I can only imagine what the other parents at my son’s baseball practice were thinking when I ignored Cannonball’s complaints about being cold and brushed off her requests to wear my jacket. I attempted to explain that she had defiantly refused to put a jacket on before we left the house. I attempted to explain the concept of natural consequences as a way to teach her a lesson. I attempted to explain that, because of my amazing parenting skills, she would never refuse to wear a jacket ever again. But I could still feel the stares of the other parents as they offered my shivering child a blanket.

If I’ve learned anything as a parent, especially as a MilSpouse who often parents alone, it’s that I have to choose my battles. If Cannonball wants to wear two different shoes to school, fine. I can live with that. Not a battle I need to fight. But leaving the house without eating breakfast? Nope, that’s non-negotiable. That’s a battle worth my time and energy.

Just as I have to choose my battles with my children, I have to make similar evaluations with other parents as well. Parenting styles vary, and I can’t please everyone. Should I have wasted my breath trying to explain why I wasn’t making any effort to warm my daughter up at baseball practice? Probably not. No matter what I said, the parents who were going to inwardly criticize my choices would do so regardless of my explanation.

As MilSpouses and sometimes single parents, a lot of the time we have to resort to the “I gotta do what I gotta do” philosophy. And sometimes, when my husband is gone and my children are screaming at each other and my dinner is burning and I’m exhausted, what I gotta do is turn on the television and let SpongeBob take over parenting duties for the next 30 minutes. My old pre-Cannonball self, who swore she would never ever in a million years use TV as a baby-sitter, would throw judgment on that decision, but I have to choose my battles with her too.

Have you ever judged other parents because of their children’s behavior? Do you feel like other people judge your parenting skills or decisions?

About the Author

Heather Sweeney
Heather Sweeney is an Associate Editor at, former Navy wife, mother of two, blogger, and avid runner. She’s the blogger formerly known as Wife on the Roller Coaster and still checks in every now and then at her blog Riding the Roller Coaster.
  • mongolberry

    I judge parents all the time, not the ones who let their child wear 2 different shoes but definatly the ones that do things like put soda in their baby’s bottles. I don’t think there is a problem as long as you don’t judge to harshly. I use natural consequences too and people look at me like I’m the most horrible person in the world sometimes lol.

  • armybraceletlady

    Holy cow, yes! I am the mother of a 19 year old college student and a 15 year old high schooler and YES! I’ve been an Army wife for 21 years and YES! I’ve learned I can exhaust all my energies on the less important things or I can be wise and conservative. Even with my children’s ages, I still must put aside my uber-parent alter-ego and let things go all the time. And, a word to the wise military spouse, parenting older children is NOT any easier than parenting youngies. I would take ten of your hyper-defiant four year olds and a half-dozen 18 month olds with raging diarrhea over a bad day with teens anyt time!
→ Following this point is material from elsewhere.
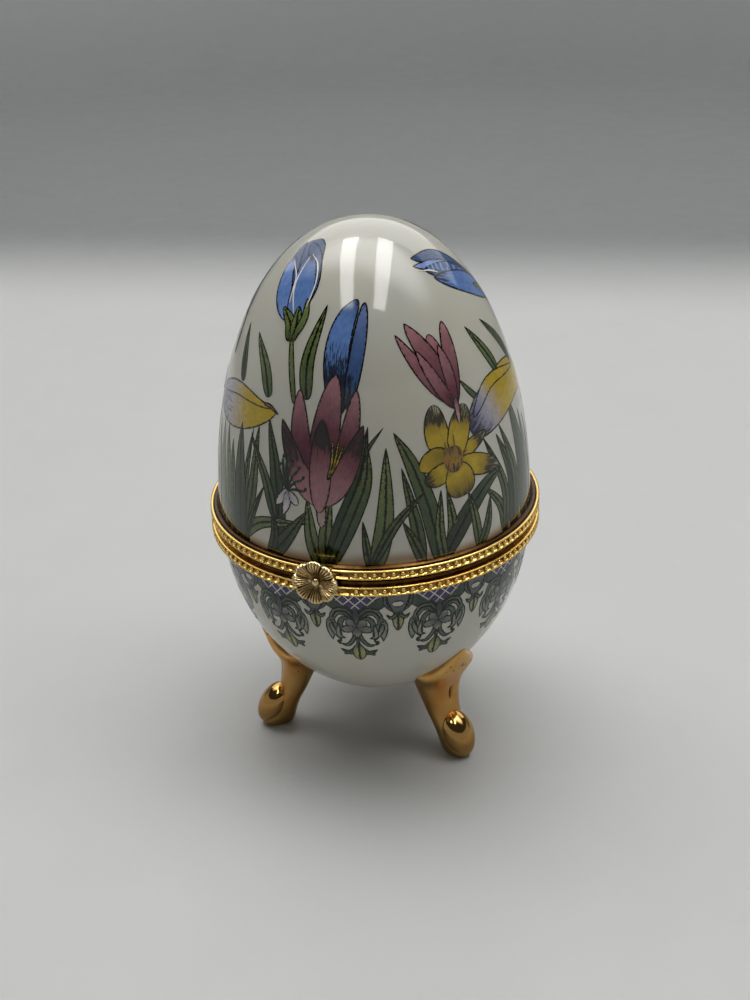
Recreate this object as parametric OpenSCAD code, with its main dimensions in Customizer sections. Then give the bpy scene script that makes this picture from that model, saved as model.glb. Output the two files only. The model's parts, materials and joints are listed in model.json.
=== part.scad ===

  • I feel you. I have three sons – 7, 4 (going on 30) and 1. I know all about choosing your battles, which is why my oldest wore a Batman Halloween costume everywhere we went for 6 months when he was 3. Shortly after we moved to Alaska (he had just turned 5), he refused to put his boots on to go to the car. After trying everything possible and getting nowhere, I told him he could either put them on, or walk to the car in the snow in his socks. He opted for the socks. Needless to say, he never gave me crap about his boots again. I SO GET the natural consequences theory, and it does work. And yes, I did warm his feet up in the car afterwards, and he only had to walk about 10 steps anyway. :-D

  • Damsel

    i could have written this post. I, too, have a Cannonball…. and in choosing my battles, I’ve decided not to battle those other parents!

  • I did some judging in my pre-child days. I look back on that and feel really bad. Then I have to hold my tongue when I hear others doing the same type of thing. I tell myself that no one else has the three boys I have, no one else has our exact same challenges, no one else knows what it is like to walk in my shoes. No one else gets to judge me for the parenting choices I make.

  • Mamatoni6

    I will not lie I have judged other parents, though in my defense they needed it lol. Ok all kidding aside, there have been times where I thought “what are you doing! Why would you (insert situation)” then I quickly shut myself up and put myself in place. With 6 kids from ages 25 to 5, I learned early on we all do what we believe is right for our family and sometimes we do what we need to do just to get through the day. I was a teen when I had my first and was judged from every direction, but for some of those people that judged me and my parenting in my eyes they had no right as they were not even parents, nor were they teens either where you can at least blame their lack of life experience. I’m talking about adults without children, telling me all the things I was doing wrong. I wasn’t living off anyone, I wasn’t pushing my baby on someone else to raise, I was doing it by myself and working hard in every way. This may be wrong, but in some of these cases I feel a little vindication as they are pulling out their hair and have asked me “what did you do during this stage”.
    I’m not in a position to judge anyone or how they raise their little ones. I was judged and didn’t like it. NO WAY will I make another parent feel insecure when we have all felt that way at one point in time or another.

  • queenbydesign

    Great Post! My daughter just turned 3 and she is definitely a firecracker. She is strong-willed and opinionated (just like her mother). I can imagine the years ahead will look much like yours.